Complexe et subtil, l’arrêt étudié aujourd’hui permet de replacer des bornes temporelles utiles pour la pratique. La situation précise du renouvellement de l’isolement après un premier maintien judiciaire est, en effet, très courante. Les textes du code de la santé publique en sont donc clarifiés.

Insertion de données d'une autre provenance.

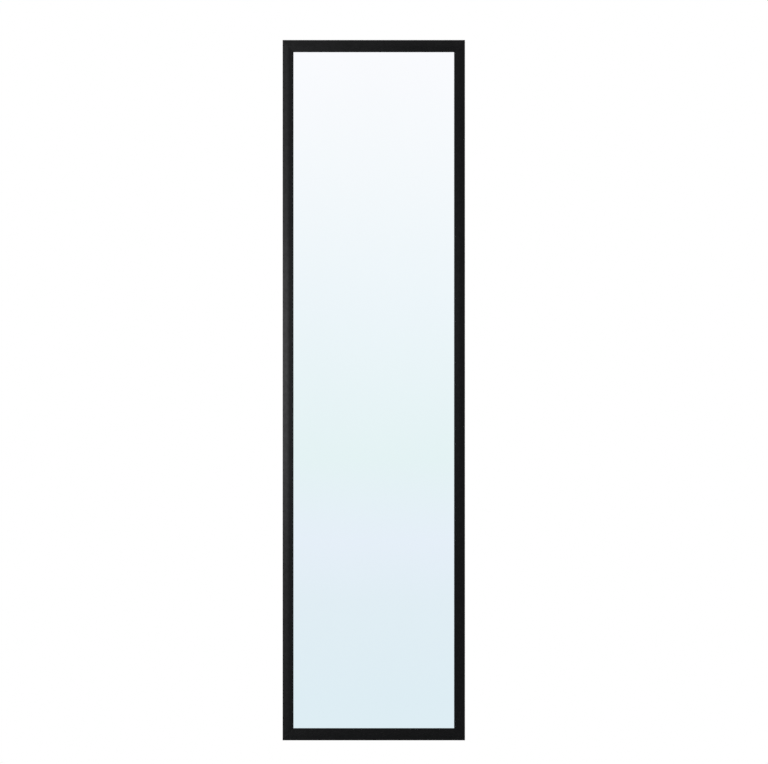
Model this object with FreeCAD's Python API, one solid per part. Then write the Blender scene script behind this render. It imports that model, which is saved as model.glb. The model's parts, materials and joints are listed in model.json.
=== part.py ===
"""Pull-out closet mirror: a framed mirror on a side-mounted telescopic slide with a vertical pivot.

Millimetres, +Z up. The origin is the middle of the mounting plate's back face, which lies on the
closet's side panel (the plane y = 0). The glass faces -Y, the mirror pulls out towards -X, and it
swings about the pivot near its left edge so that the glass turns to face -X.
"""
import FreeCAD, Part
import os
from math import atan2, cos, degrees, radians, sin, sqrt

Vector = FreeCAD.Vector
Y_AXIS, Z_AXIS = Vector(0, 1, 0), Vector(0, 0, 1)

# ---------------------------------------------------------------- driving dimensions
# Frame of the mirror
FRAME_W = 317.5            # outer width (12.5 in)
FRAME_H = 1219.2           # outer height (48 in)
FRAME_D = 19.0             # back face to the ridge along the middle of the face
STILE_FACE = 18.9          # face width of the two stiles
RAIL_FACE = 20.9           # face width of the top and bottom rails
CROWN = 1.2                # rise of the ridged face above its edges
RIDGE_W = 5.0              # width of the rounding along the middle of the face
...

Cette décision rappellera utilement un avis du printemps dernier sur la computation du délai de sept jours après deux premières décisions de maintien (Civ. 1re, avis, 6 mars 2024, n° 23-70.017 P-B, préc.). L’articulation de ces différents arrêts montre à quel point les textes sur l’isolement et la contention méritent certainement des précisions supplémentaires afin d’éviter quelques hésitations aux conséquences importantes pour les droits et libertés fondamentaux du patient hospitalisé sans consentement et placé à l’isolement.
Rappelons que le décret n° 2024-570 du 20 juin 2024 pris pour l’application des articles 38, 44 et 60 de la loi n° 2023-1059 du 20 novembre 2023 d’orientation et de programmation du ministère de la Justice 2023-2027 est venu acter les aspects pratiques du transfert de compétences du JLD à un magistrat du siège pour le contrôle des mesures privatives et restrictives de liberté en droit des étrangers et dans le domaine des soins sans consentement (Loi n° 2023-1059 du 20 nov. 2023, JO 21 nov., Dalloz actualité, 27 nov. 2023).